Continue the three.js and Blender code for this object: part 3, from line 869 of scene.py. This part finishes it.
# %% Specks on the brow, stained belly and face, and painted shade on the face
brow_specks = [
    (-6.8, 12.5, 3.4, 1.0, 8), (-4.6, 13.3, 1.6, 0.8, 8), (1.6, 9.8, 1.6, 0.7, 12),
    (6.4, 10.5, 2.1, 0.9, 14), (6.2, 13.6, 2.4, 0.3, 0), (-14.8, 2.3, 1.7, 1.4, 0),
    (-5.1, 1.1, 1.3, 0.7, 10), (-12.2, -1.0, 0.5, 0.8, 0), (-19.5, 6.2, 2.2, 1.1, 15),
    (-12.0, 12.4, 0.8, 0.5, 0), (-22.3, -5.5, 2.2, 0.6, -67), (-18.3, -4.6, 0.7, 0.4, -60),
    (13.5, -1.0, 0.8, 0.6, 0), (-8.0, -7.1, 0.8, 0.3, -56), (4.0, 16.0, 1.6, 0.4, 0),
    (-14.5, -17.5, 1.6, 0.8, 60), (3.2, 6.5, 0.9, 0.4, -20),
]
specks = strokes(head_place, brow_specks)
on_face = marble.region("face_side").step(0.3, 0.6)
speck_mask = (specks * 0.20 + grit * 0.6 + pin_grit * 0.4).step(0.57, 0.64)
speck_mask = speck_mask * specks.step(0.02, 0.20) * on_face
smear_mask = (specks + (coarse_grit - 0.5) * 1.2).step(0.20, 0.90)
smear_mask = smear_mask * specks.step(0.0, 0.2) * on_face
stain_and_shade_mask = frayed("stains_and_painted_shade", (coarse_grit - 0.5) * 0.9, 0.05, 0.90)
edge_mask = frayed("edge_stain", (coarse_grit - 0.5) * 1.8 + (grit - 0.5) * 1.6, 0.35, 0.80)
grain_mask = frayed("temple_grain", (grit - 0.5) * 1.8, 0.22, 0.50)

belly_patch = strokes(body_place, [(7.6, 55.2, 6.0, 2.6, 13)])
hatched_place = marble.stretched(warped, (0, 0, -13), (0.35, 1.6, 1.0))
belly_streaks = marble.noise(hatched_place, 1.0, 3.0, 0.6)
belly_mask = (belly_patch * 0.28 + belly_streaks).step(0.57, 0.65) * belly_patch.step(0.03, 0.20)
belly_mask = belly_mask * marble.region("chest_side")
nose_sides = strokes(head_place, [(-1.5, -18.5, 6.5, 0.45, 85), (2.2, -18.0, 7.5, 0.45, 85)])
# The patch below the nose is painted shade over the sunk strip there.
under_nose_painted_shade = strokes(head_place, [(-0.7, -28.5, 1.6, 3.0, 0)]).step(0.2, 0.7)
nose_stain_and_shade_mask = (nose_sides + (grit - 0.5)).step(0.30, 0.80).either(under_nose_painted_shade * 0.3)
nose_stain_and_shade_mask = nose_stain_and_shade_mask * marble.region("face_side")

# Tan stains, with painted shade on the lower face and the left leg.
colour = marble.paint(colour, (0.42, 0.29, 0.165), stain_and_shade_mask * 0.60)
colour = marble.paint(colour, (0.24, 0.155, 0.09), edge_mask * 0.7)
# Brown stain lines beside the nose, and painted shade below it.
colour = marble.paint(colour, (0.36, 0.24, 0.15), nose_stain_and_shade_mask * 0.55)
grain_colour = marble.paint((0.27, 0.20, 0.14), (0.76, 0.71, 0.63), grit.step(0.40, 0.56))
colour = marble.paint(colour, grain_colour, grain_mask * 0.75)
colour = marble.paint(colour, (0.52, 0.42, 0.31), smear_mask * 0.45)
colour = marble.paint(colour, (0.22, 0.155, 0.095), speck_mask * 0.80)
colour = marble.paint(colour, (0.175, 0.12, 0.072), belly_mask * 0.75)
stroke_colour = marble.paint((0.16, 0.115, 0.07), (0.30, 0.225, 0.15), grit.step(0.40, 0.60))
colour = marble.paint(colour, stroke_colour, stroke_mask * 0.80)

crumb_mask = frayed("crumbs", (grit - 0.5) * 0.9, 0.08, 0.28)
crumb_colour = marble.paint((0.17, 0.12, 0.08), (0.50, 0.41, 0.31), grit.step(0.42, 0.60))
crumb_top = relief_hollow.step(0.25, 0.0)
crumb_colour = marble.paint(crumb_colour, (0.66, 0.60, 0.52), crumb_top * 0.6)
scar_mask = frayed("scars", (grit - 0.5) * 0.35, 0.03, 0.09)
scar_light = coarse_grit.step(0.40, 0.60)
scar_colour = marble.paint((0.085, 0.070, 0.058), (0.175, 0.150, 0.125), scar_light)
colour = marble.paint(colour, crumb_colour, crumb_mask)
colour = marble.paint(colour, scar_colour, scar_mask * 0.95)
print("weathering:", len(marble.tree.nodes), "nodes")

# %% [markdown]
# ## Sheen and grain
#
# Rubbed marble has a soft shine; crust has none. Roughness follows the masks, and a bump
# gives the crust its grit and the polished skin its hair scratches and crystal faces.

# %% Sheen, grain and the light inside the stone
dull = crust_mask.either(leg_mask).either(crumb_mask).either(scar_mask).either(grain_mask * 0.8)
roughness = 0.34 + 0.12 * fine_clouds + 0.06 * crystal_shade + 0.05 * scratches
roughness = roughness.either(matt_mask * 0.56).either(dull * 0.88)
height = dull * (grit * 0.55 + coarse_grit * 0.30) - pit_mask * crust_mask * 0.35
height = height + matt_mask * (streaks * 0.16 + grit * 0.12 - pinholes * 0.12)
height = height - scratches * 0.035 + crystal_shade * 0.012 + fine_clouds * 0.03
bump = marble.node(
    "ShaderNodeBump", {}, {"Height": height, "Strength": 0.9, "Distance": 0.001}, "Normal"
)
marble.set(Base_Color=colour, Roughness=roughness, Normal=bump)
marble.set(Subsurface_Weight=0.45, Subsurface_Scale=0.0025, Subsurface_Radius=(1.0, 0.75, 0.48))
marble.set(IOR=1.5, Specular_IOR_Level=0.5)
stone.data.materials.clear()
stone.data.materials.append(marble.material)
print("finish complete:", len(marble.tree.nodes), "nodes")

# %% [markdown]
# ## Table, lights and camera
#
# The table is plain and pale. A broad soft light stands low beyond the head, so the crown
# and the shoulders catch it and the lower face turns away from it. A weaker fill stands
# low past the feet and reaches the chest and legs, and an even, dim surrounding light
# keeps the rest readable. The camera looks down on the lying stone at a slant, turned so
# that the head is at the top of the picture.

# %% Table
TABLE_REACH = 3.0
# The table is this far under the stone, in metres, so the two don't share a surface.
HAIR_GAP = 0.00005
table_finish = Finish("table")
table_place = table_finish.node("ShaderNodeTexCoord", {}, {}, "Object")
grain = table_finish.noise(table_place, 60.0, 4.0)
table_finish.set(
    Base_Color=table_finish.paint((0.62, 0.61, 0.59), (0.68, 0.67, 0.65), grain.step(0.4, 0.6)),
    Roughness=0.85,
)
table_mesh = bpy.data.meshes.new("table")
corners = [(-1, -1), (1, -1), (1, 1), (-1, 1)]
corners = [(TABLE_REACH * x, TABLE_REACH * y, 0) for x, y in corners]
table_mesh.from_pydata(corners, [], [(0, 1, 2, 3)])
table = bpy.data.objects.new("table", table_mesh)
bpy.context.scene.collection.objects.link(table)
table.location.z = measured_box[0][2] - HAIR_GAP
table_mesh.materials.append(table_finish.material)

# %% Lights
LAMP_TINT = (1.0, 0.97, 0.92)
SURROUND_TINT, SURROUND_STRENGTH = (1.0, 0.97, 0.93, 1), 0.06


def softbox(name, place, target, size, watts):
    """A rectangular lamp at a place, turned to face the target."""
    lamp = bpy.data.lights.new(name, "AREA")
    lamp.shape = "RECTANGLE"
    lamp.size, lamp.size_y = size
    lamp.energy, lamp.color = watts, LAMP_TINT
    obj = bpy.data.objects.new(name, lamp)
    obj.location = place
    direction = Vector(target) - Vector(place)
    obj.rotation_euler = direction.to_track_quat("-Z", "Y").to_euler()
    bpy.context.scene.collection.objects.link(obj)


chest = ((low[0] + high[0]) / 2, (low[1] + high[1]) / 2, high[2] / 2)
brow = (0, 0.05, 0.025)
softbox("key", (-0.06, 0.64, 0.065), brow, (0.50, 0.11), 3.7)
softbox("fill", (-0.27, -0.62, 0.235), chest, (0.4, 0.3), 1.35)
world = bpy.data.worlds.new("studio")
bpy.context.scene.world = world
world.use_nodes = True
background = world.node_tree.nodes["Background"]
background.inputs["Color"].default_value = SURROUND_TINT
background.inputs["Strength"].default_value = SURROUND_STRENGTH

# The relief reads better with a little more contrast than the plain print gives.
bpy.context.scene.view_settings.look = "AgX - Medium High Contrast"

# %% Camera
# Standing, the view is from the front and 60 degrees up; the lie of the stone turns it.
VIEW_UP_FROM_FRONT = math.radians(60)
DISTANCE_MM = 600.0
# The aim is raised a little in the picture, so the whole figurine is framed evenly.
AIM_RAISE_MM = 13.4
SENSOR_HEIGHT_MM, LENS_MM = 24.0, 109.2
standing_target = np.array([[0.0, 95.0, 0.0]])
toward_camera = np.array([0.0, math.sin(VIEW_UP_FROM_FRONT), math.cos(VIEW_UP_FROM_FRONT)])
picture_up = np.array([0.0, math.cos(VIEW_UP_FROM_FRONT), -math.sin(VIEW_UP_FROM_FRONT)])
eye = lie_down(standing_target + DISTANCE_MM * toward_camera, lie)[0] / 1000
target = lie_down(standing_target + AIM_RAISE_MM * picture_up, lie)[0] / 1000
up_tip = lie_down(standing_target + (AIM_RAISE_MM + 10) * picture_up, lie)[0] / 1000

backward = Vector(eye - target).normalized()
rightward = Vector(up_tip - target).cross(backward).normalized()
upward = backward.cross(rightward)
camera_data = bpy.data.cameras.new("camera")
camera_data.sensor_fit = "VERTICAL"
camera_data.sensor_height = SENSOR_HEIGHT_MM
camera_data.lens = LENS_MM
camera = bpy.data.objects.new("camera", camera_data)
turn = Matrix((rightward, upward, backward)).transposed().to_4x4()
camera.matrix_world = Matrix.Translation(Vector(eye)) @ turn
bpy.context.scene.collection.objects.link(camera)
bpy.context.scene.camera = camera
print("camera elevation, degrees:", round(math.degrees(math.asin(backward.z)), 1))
--
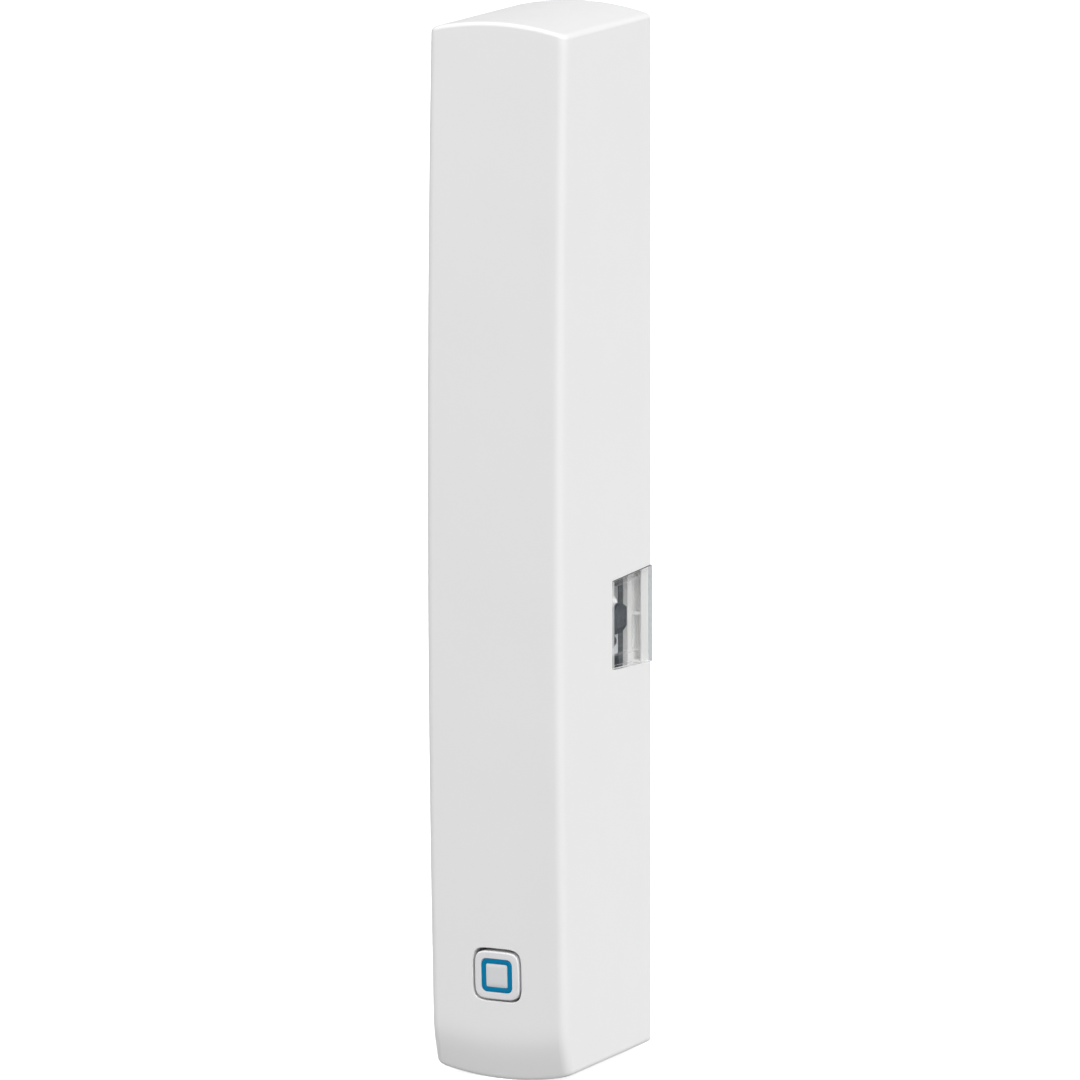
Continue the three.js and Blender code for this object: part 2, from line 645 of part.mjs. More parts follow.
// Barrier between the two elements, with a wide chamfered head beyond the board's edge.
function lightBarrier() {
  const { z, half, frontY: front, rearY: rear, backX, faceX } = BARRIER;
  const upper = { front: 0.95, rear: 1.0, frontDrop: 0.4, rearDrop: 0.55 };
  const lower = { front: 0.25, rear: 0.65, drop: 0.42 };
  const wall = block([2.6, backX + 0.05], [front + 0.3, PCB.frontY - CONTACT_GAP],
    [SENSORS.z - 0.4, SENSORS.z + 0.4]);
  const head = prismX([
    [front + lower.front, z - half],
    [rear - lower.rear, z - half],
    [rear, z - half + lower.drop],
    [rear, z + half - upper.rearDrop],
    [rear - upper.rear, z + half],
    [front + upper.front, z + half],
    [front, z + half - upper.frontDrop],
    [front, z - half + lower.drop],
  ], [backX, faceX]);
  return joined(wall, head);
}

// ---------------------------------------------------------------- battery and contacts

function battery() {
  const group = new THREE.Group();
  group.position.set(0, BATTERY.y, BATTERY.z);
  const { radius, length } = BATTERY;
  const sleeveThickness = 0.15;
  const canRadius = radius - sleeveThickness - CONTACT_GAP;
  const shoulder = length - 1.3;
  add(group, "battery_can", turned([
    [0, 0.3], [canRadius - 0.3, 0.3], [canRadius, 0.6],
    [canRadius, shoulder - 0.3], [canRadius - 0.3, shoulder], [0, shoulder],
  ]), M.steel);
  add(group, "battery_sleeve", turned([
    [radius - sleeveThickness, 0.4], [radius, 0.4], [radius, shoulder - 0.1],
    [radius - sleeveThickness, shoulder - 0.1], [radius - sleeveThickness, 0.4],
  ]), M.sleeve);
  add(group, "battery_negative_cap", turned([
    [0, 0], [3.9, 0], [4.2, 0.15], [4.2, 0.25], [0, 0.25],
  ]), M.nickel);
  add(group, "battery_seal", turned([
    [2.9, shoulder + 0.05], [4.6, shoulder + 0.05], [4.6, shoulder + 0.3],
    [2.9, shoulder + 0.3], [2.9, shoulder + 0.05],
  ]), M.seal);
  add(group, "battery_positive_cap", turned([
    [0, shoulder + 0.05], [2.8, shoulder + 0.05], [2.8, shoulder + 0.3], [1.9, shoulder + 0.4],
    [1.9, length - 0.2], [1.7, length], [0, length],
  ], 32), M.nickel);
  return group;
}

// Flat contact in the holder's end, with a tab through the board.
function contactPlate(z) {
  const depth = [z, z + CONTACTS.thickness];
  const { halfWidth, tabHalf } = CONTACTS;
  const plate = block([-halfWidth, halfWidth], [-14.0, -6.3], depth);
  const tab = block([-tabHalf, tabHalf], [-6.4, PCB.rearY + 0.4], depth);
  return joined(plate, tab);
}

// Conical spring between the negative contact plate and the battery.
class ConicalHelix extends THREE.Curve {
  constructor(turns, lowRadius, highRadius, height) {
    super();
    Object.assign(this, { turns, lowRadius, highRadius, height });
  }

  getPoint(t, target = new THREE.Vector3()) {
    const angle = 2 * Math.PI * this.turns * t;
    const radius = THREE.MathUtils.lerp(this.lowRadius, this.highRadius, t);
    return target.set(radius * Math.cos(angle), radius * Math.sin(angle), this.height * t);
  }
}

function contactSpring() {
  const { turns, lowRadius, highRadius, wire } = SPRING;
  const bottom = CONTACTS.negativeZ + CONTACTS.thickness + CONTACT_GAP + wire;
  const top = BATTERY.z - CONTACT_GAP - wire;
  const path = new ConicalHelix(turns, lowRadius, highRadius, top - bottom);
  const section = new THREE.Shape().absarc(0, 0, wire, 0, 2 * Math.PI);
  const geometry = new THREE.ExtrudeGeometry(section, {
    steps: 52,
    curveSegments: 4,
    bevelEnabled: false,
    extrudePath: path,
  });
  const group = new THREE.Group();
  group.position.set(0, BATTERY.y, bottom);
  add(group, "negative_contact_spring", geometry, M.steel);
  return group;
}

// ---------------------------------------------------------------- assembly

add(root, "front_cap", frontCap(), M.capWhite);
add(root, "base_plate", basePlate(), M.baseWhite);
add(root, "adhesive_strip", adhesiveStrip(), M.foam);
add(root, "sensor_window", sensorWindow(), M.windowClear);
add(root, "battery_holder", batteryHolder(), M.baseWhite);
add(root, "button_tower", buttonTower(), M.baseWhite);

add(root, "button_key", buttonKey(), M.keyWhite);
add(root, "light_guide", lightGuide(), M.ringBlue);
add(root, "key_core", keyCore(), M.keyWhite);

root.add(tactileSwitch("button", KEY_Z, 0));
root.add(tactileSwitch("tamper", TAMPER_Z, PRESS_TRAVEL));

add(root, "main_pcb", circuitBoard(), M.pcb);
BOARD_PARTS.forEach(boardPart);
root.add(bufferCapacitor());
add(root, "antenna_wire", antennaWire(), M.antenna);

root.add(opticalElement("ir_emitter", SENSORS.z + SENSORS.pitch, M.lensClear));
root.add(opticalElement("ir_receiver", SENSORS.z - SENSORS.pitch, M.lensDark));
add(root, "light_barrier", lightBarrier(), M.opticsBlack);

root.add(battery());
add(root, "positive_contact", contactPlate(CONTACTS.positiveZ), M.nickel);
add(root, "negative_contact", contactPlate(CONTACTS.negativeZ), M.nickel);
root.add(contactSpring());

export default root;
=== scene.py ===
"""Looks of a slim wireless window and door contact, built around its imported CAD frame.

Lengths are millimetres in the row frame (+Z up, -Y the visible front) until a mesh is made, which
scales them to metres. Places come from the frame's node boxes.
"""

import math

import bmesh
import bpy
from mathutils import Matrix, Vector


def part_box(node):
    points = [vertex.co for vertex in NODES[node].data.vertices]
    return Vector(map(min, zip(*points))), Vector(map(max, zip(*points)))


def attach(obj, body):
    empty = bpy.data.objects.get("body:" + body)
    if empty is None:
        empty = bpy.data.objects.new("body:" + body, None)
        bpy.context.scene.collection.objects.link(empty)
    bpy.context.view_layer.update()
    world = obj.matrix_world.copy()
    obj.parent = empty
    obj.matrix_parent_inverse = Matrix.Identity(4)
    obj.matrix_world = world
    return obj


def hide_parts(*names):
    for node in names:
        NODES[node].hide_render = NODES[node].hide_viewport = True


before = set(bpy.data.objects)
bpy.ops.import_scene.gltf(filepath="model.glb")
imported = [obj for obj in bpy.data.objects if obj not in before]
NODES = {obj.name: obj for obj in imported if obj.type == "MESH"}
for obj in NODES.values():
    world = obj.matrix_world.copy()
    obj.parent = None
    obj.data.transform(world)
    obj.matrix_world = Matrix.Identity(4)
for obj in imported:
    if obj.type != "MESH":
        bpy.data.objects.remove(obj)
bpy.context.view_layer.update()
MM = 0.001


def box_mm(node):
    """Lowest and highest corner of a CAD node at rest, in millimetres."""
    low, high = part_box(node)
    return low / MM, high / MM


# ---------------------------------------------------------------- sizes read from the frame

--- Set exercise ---
From the records above, copy out the line with "SENSORS.z + SENSORS.pitch, M.lensClear));", the line with "obj.matrix_world = Matrix.Identity(4)", and every line between them, word for word.

--- Correct response ---
root.add(opticalElement("ir_emitter", SENSORS.z + SENSORS.pitch, M.lensClear));
root.add(opticalElement("ir_receiver", SENSORS.z - SENSORS.pitch, M.lensDark));
add(root, "light_barrier", lightBarrier(), M.opticsBlack);

root.add(battery());
add(root, "positive_contact", contactPlate(CONTACTS.positiveZ), M.nickel);
add(root, "negative_contact", contactPlate(CONTACTS.negativeZ), M.nickel);
root.add(contactSpring());

export default root;
=== scene.py ===
"""Looks of a slim wireless window and door contact, built around its imported CAD frame.

Lengths are millimetres in the row frame (+Z up, -Y the visible front) until a mesh is made, which
scales them to metres. Places come from the frame's node boxes.
"""

import math

import bmesh
import bpy
from mathutils import Matrix, Vector


def part_box(node):
    points = [vertex.co for vertex in NODES[node].data.vertices]
    return Vector(map(min, zip(*points))), Vector(map(max, zip(*points)))


def attach(obj, body):
    empty = bpy.data.objects.get("body:" + body)
    if empty is None:
        empty = bpy.data.objects.new("body:" + body, None)
        bpy.context.scene.collection.objects.link(empty)
    bpy.context.view_layer.update()
    world = obj.matrix_world.copy()
    obj.parent = empty
    obj.matrix_parent_inverse = Matrix.Identity(4)
    obj.matrix_world = world
    return obj


def hide_parts(*names):
    for node in names:
        NODES[node].hide_render = NODES[node].hide_viewport = True


before = set(bpy.data.objects)
bpy.ops.import_scene.gltf(filepath="model.glb")
imported = [obj for obj in bpy.data.objects if obj not in before]
NODES = {obj.name: obj for obj in imported if obj.type == "MESH"}
for obj in NODES.values():
    world = obj.matrix_world.copy()
    obj.parent = None
    obj.data.transform(world)
    obj.matrix_world = Matrix.Identity(4)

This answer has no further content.